Give back, unchanged, the line with "stand.rotation.z = leftTurn;", the line with "from mathutils import Matrix, Vector", and every line between them, and no other line.
━━━ Data records
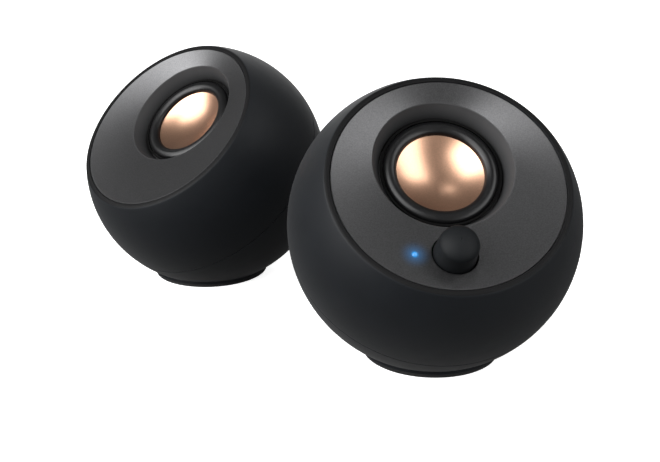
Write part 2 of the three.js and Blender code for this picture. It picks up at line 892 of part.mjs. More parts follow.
function panelBlank() {
  return roundedSlot(pocketWidth - 2 * gap, pocketHeight - 2 * gap, pocketRound - gap,
    panelBack, panelFace, pocketCentre, cornerSteps);
}

function jackHole(across) {
  return barAlong(jackNoseRadius + gap, pocketInside, panelFace + overrun, hiddenSides, across,
    pocketCentre);
}

function rightPanel() {
  const place = socketPlaces();
  const usbHole = roundedSlot(usbWidth + 2 * gap, usbHeight + 2 * gap, usbHeight / 2,
    pocketInside, panelFace + overrun, pocketCentre, domeSteps).translate([place.usb, 0, 0]);
  const [halfSlot, halfHeight] = [switchSlotWidth / 2, switchSlotHeight / 2];
  const switchHole = block([place.gain - halfSlot, pocketInside, pocketCentre - halfHeight],
    [place.gain + halfSlot, panelFace + overrun, pocketCentre + halfHeight]);
  return panelBlank().subtract(usbHole).subtract(jackHole(place.aux))
    .subtract(jackHole(place.speaker)).subtract(switchHole);
}

function leftPanel() {
  return panelBlank().subtract(jackHole(0));
}

// A flat board whose two lower corners are cut off.
function chamferedBoard(left, right, low, high, corner) {
  const outline = new THREE.Shape();
  outline.moveTo(left + corner, low);
  outline.lineTo(right - corner, low);
  outline.lineTo(right, low + corner);
  outline.lineTo(right, high);
  outline.lineTo(left, high);
  outline.lineTo(left, low + corner);
  return new THREE.ExtrudeGeometry(outline, { depth: boardThickness, bevelEnabled: false });
}

// Board from its lowest edge up, with a screw into each post.
function board(low) {
  const half = boardWidth / 2;
  const geometry = chamferedBoard(-half, half, low, boardTop, boardCorner);
  geometry.rotateX(Math.PI / 2);
  geometry.translate(0, boardRear, 0);
  const screws = [-postAcross, postAcross].map((x) =>
    screw(screwLength).rotate([90, 0, 0]).translate([x, boardFront + screwSeat, postHeight]));
  return screws.reduce((all, one) => all.add(one), solid(geometry));
}

function capacitor() {
  return barAlong(capacitorRadius, boardFront - gap - capacitorLength, boardFront - gap,
    hiddenSides, -capacitorAcross, boardTop - capacitorDrop);
}

function amplifierChip() {
  const half = chipSize / 2;
  const middle = (boardLow + boardTop) / 2;
  return block([chipAcross - half, boardFront - gap - chipHeight, middle - half],
    [chipAcross + half, boardFront - gap, middle + half]);
}

function heatSink() {
  const base = boardFront - chipHeight - 2 * gap;
  const half = heatSinkWidth / 2;
  const middle = (boardLow + boardTop) / 2;
  const foot = block([chipAcross - half, base - finBase, middle - half],
    [chipAcross + half, base, middle + half]);
  const pitch = (heatSinkWidth - finThickness) / (finCount - 1);
  return Array.from({ length: finCount }, (_, i) => chipAcross - half + i * pitch)
    .map((x) => block([x, base - finBase - finHeight, middle - half],
      [x + finThickness, base, middle + half]))
    .reduce((all, one) => all.add(one), foot);
}

// Volume control, drawn about its own axis with heights from the ball's centre
function knob() {
  const top = knobSurface + knobHeight;
  const domeStart = top - knobDome;
  const dome = Array.from({ length: domeSteps + 1 }, (_, i) => {
    const angle = (Math.PI / 2) * (i / domeSteps);
    const radius = i === domeSteps ? 0 : (knobRadius - knobTaper) * Math.cos(angle);
    return [radius, domeStart + knobDome * Math.sin(angle)];
  });
  const boreTop = knobBottom + knobBoreDepth;
  return revolve([
    [0, boreTop],
    [shaftRadius + gap, boreTop],
    [shaftRadius + gap, knobBottom],
    [knobRadius, knobBottom],
    ...dome,
  ], ringSides);
}

function volumeShaft() {
  return bar(shaftRadius, potBottom + potFloor + gap, knobBottom + knobBoreDepth - gap,
    hiddenSides);
}

function potentiometer() {
  return bar(potRadius, potBottom, potTop, hiddenSides)
    .subtract(bar(shaftRadius + gap, potBottom + potFloor, potTop + overrun, hiddenSides));
}

function lightPipe() {
  return revolve([
    [0, controlBoardTop + gap],
    [lightBase, controlBoardTop + gap],
    [lightBase, controlBoardTop + gap + lightBaseHeight],
    [lightRadius, controlBoardTop + gap + lightBaseHeight],
    [lightRadius, lightSurface],
    [0, lightSurface + lightDome],
  ], smallSides);
}

function controlBoard() {
  const [left, right] = [lightAcross - controlBoardBeside, knobAcross + controlBoardBeyond];
  const low = -knobDrop - controlBoardBelow;
  const geometry = chamferedBoard(left, right, low, low + controlBoardHeight, controlBoardCorner);
  return solid(geometry.translate(0, 0, controlBoardBottom));
}

function controlGroup() {
  const group = new THREE.Group();
  const knobAxis = new THREE.Group();
  knobAxis.position.set(knobAcross, -knobDrop, 0);
  knobAxis.add(
    piece('right_volume_knob', knob(), knobRubber),
    piece('right_volume_shaft', volumeShaft(), plainSteel),
    piece('right_potentiometer', potentiometer(), socketPlastic),
  );
  const lens = piece('right_status_light', lightPipe(), lightLens);
  lens.position.set(lightAcross, -lightDrop, 0);
  group.add(knobAxis, lens, piece('right_control_board', controlBoard(), boardLaminate));
  return group;
}

// What every speaker has
function speaker(side, plate) {
  const stand = new THREE.Group();
  const ball = new THREE.Group();
  const face = new THREE.Group();
  ball.position.z = ballHeight;
  face.rotation.x = Math.PI / 2 - faceTilt;
  face.add(
    piece(`${side}_front_shell`, frontShell(), shellPlastic),
    piece(`${side}_faceplate`, plate, platePlastic),
    piece(`${side}_inner_frame`, innerFrame(), framePlastic),
    ...frameScrews(side),
    driverGroup(side),
  );
  ball.add(
    face,
    piece(`${side}_rear_shell`, rearShell(), shellPlastic),
    radiatorGroup(side),
  );
  stand.add(ball, piece(`${side}_rubber_foot`, foot(), footRubber));
  return { stand, ball, face };
}

function rightSpeaker() {
  const { stand, ball, face } = speaker('right', controlFaceplate());
  const place = socketPlaces();
  face.add(controlGroup());
  ball.add(
    piece('right_socket_panel', rightPanel(), framePlastic),
    piece('right_main_board', board(boardLow), boardLaminate),
    piece('right_usb_socket', usbSocket(place.usb), socketSteel),
    piece('right_aux_jack', jackBody(place.aux), socketPlastic),
    piece('right_speaker_jack', jackBody(place.speaker), socketPlastic),
    piece('right_gain_switch', gainSwitch(place.gain), socketPlastic),
    piece('right_gain_slider', gainSlider(place.gain), socketPlastic),
    piece('right_capacitor', capacitor(), canAluminium),
    piece('right_amplifier_chip', amplifierChip(), chipEpoxy),
    piece('right_heat_sink', heatSink(), canAluminium),
  );
  return stand;
}

function leftSpeaker() {
  const { stand, ball } = speaker('left', faceplate());
  ball.add(
    piece('left_socket_panel', leftPanel(), framePlastic),
    piece('left_terminal_board', board(boardTop - terminalHeight), boardLaminate),
    piece('left_input_jack', jackBody(0), socketPlastic),
  );
  stand.position.set(leftAcross, leftBack, 0);
  stand.rotation.z = leftTurn;
  return stand;
}

const pair = new THREE.Group();
pair.add(rightSpeaker(), leftSpeaker());

export default pair;
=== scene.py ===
"""A pair of ball-shaped desktop speakers, dressed around their packed model.

Lengths are in metres. The origin is the centre of the right speaker's foot, which looks along -Y.
"""

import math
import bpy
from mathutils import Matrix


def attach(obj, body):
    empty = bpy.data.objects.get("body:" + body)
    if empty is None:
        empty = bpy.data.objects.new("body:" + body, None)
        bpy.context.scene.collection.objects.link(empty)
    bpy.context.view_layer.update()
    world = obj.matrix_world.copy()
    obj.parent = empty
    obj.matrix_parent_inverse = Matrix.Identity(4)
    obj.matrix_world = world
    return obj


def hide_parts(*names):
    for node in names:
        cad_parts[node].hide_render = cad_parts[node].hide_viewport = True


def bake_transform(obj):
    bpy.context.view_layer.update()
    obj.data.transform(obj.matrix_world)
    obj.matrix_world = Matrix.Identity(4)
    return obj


bl_info = {
    "name": "Ball Speaker Pair",
    "version": (1, 0, 0),
    "blender": (4, 5, 0),
    "location": "View3D > Sidebar > Speakers",
    "description": "Builds the surfaces, finishes and stage of a pair of ball-shaped speakers",
    "category": "Add Mesh",
}

import bmesh
import bpy
import numpy as np
from bpy.props import FloatProperty, FloatVectorProperty, PointerProperty
from bpy.types import Operator, Panel, PropertyGroup
from mathutils import Matrix, Vector

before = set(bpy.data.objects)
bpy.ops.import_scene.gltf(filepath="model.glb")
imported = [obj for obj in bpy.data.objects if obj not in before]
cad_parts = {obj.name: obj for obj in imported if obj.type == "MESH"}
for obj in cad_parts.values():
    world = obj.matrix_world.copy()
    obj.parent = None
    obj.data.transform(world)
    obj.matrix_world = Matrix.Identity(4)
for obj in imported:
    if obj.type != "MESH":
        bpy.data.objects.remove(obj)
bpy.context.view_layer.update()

SIDES = ("right", "left")
ROOT = "cabinets"
GAP = 0.0003

# Facets round a full turn
BALL_SIDES = 176
RING_SIDES = 112
INNER_SIDES = 96
SMALL_SIDES = 48
LENS_SIDES = 32
BORE_SIDES = 24
ROUND_STEPS = 5

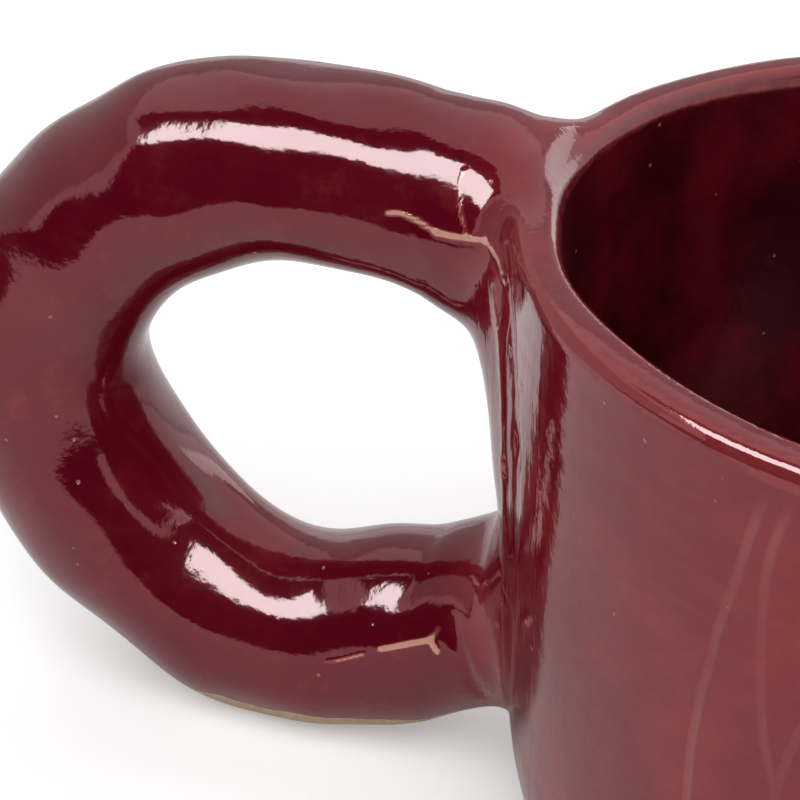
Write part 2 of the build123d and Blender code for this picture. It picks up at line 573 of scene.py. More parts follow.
    def field(self, points: np.ndarray, cup: CupForm, hint: np.ndarray) -> np.ndarray:
        """Distance to the coil and its collars, outside the middle of the wall.

        Args:
            points: Places in mm, on the loop's side.
            cup: The cup that the loop is luted to.
            hint: A mark on the centre line near each point.

        Returns:
            Distances in mm.
        """
        left = self.on_left(points)
        mark, gap = self.line.nearest(left, hint)
        coil = gap - self.radius(mark)
        for form in (self.upper_collar, self.lower_collar):
            coil = smooth_union(coil, self.collar_field(form, left), self.collar_fillet)
        coil = smooth_union(coil, self.strip_field(left), self.strip_fillet)
        free = ramp(2.0, 12.0, -RIM_RADIUS - left[:, 0])
        coil = coil - (self.swells.at(points) * (0.25 + 0.75 * free) + self.presses.at(points))
        along, across = (left[:, 0] - self.web_middle) / self.web_length, left[:, 1] / self.web_width
        web = np.exp(-(along**2) - across**4)
        coil = coil - self.web_lift * web * ramp(60.0, 68.0, left[:, 2])
        coil = smooth_cut(coil, -points[:, 2], 1.2)
        inside = cup.middle_radius(cup.lowered(points)) - np.hypot(points[:, 0], points[:, 1])
        return smooth_cut(coil, inside, 3.0)

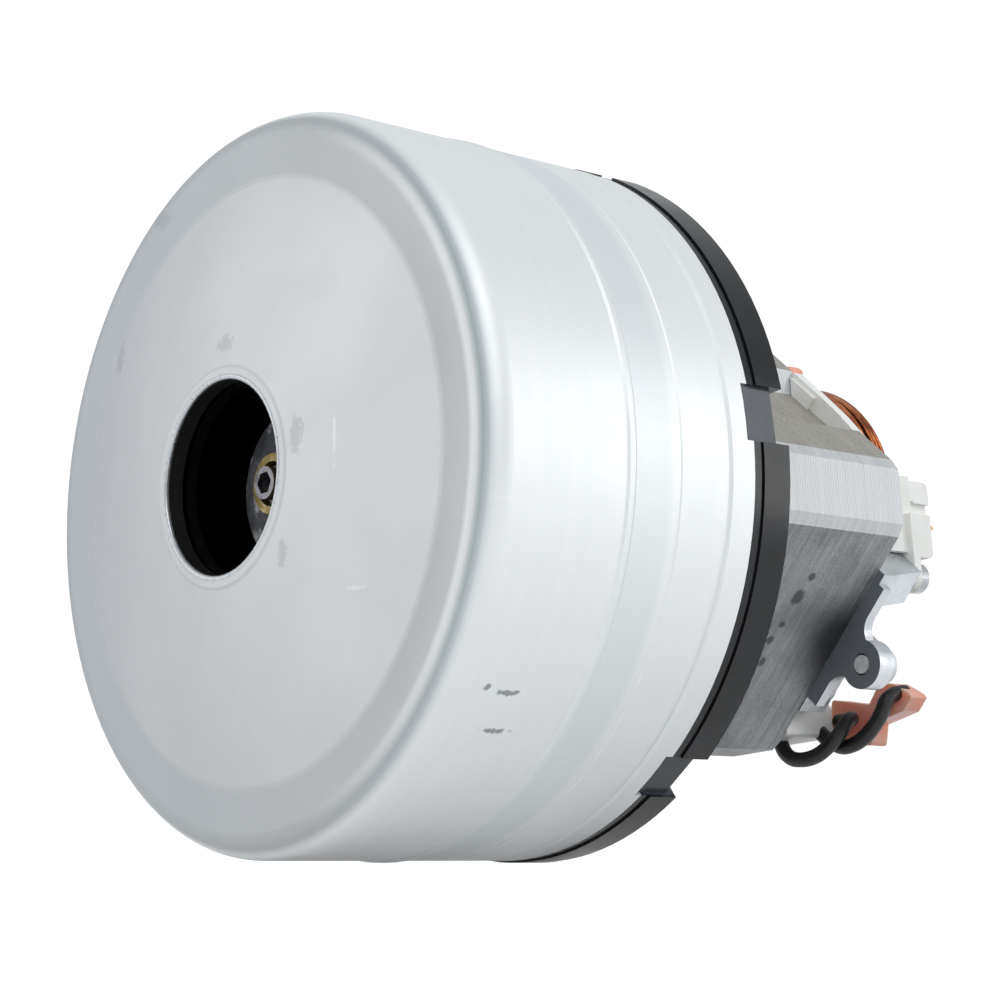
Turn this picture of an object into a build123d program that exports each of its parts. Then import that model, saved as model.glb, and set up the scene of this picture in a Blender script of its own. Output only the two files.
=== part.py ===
from build123d import *
import math
import os

# Two-stage through-flow vacuum motor unit. Lengths are in millimetres.
# The inlet lip lies at the origin and the motor runs along +Y, away from the inlet. +Z is up.
# Every piece is drawn in the motor frame: x to the side, y down, z along the shaft from the lip.

os.makedirs("parts", exist_ok=True)

# motor frame
clocking_deg = 5.0
side_dir = (math.cos(math.radians(clocking_deg)), 0, math.sin(math.radians(clocking_deg)))
motor_frame = Plane(origin=(0, 0, 0), x_dir=side_dir, z_dir=(0, 1, 0))
touch = 0.02
overrun = 1.0

# fan housing
can_r = 72.0
sheet = 0.9
inlet_r = 18.9
lip_r = 21.0
lip_depth = 4.0
lip_step = 0.3
lip_slope = 0.6
cone_inset = 13.1
cone_z = 6.9
cone_crown = 0.7
edge_radius = 5.0
bead_width = 2.4
bead_depth = 0.35
line_width = 1.0
line_depth = 0.22
groove_width = 1.8
groove_depth = 0.6
can_length = 70.9
bead_setback = 31.4
line_setback = 19.3
groove_setback = 6.6
cone_r = can_r - cone_inset
bead_z = can_length - bead_setback
line_z = can_length - line_setback
groove_z = can_length - groove_setback

# notches shared by the housing edge and the bracket ring
notch_count = 6
notch_start_deg = -3.8
notch_width = 11.2
can_notch_depth = 1.7
notch_flat_depth = 0.8
notch_rear_cut = 2.3
notch_flat_r = can_r - notch_flat_depth

# fan-end bracket
ring_stand = 0.4
ring_front_step = 2.2
ring_width = 9.1
ring_r = can_r + ring_stand
ring_rear_z = can_length + ring_width
spigot_clearance = 0.1
spigot_wall = 2.5
spigot_length = 10.0
disc_thickness = 3.0
disc_stand = 0.1
disc_rear_z = can_length + disc_stand
vent_count = 12
vent_inset = 9.0
vent_length = 15.0
vent_width = 8.0
vent_outer_r = can_r - vent_inset
vent_inner_r = vent_outer_r - vent_length
hub_wall = 3.0
post_r = 4.2
gusset_width = 2.4
gusset_height = 8.0

# shaft and bearings
shaft_r = 4.0
shaft_tip_r = 3.2
shaft_front_z = 10.3
shaft_end_inset = 0.2
shaft_body_r = 5.0
hex_hole_across = 4.0
hex_hole_depth = 5.0
bearing_r = 11.0
bearing_width = 7.0
race_wall = 1.7
ball_r = 1.95
ball_count = 7
ball_clearance = 0.03
cage_wall = 0.7
cage_width = 5.2
bearing_seat_inset = 5.0
front_bearing_z = disc_rear_z - bearing_seat_inset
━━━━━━
Result |
  stand.rotation.z = leftTurn;
  return stand;
}

const pair = new THREE.Group();
pair.add(rightSpeaker(), leftSpeaker());

export default pair;
=== scene.py ===
"""A pair of ball-shaped desktop speakers, dressed around their packed model.

Lengths are in metres. The origin is the centre of the right speaker's foot, which looks along -Y.
"""

import math
import bpy
from mathutils import Matrix


def attach(obj, body):
    empty = bpy.data.objects.get("body:" + body)
    if empty is None:
        empty = bpy.data.objects.new("body:" + body, None)
        bpy.context.scene.collection.objects.link(empty)
    bpy.context.view_layer.update()
    world = obj.matrix_world.copy()
    obj.parent = empty
    obj.matrix_parent_inverse = Matrix.Identity(4)
    obj.matrix_world = world
    return obj


def hide_parts(*names):
    for node in names:
        cad_parts[node].hide_render = cad_parts[node].hide_viewport = True


def bake_transform(obj):
    bpy.context.view_layer.update()
    obj.data.transform(obj.matrix_world)
    obj.matrix_world = Matrix.Identity(4)
    return obj


bl_info = {
    "name": "Ball Speaker Pair",
    "version": (1, 0, 0),
    "blender": (4, 5, 0),
    "location": "View3D > Sidebar > Speakers",
    "description": "Builds the surfaces, finishes and stage of a pair of ball-shaped speakers",
    "category": "Add Mesh",
}

import bmesh
import bpy
import numpy as np
from bpy.props import FloatProperty, FloatVectorProperty, PointerProperty
from bpy.types import Operator, Panel, PropertyGroup
from mathutils import Matrix, Vector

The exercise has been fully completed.